Woke up early Sunday morning and called Mom to wish her a happy Mother’s Day. Then, in her absence, I proceeded to wolf down a breakfast big enough for both of us at the Pancake Circus on Broadway. Eggs, chicken-fried steak and four monster pancakes from hell for only $4.99. I avoided the line by sitting at the counter, which is what I usually do even when there’s no line. The coffee refills come quicker at the counter.

A quick cruise through the Tower District and North Sacramento:

Centered around the renovated Tower Theater on Broadway, the Tower District was also home to the very first Tower Records location. There’s also the Tower Cafe, Tower Liquors, and more. Worth a look. Do not miss breakfast at the Pancake Circus a few blocks north.

Del Pason Boulevard in North Sacramento is an excellent 1940’s suburban strip with cheap restaurants, a couple of old theaters and a classic ice skating rink. There’s also a growing art community here.

Then I got on the road for Placerville for some strange reason. I took the old route of Highway 50 (big surprise, right?) through Folsom, got the oil changed by a most attractive lad at Wal-Mart, and then slammed on the air conditioner again. The altitude adjustment was not lessening the heat in any discernible way.

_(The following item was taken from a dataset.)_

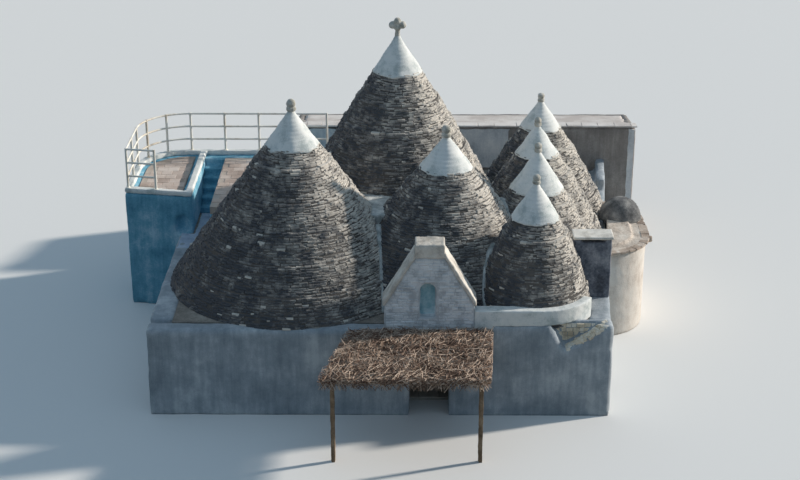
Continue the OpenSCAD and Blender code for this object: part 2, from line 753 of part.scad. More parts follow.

Placerville proved pretty uneventful, although it’s quite pretty. The three used bookstores yielded nothing, and I was not in any sort of “antiquing” mood, so I headed back toward Sacramento. By this time, the temperature was 96, I was dehydrated, and I wanted nothing so much as fog and cool air, so I came home.

For approximately the fifteenth time, I didn’t stop at the Milk Farm in Dixon on the way back. Someday soon, I promise. The Mother’s Day traffic was from hell, and got so bad by the time I hit Berkeley that I actually got off the freeway and cut through Oakland to save time. Unless you live here, you don’t quite grasp the irony of that statement.

Once back in the city, it was off to “beer and a blowjob for $1.50” night at My Place, followed by a late-night adventure in the East Bay with my roommate which was even less exciting than the Sacramento trip and thus bears no mention here.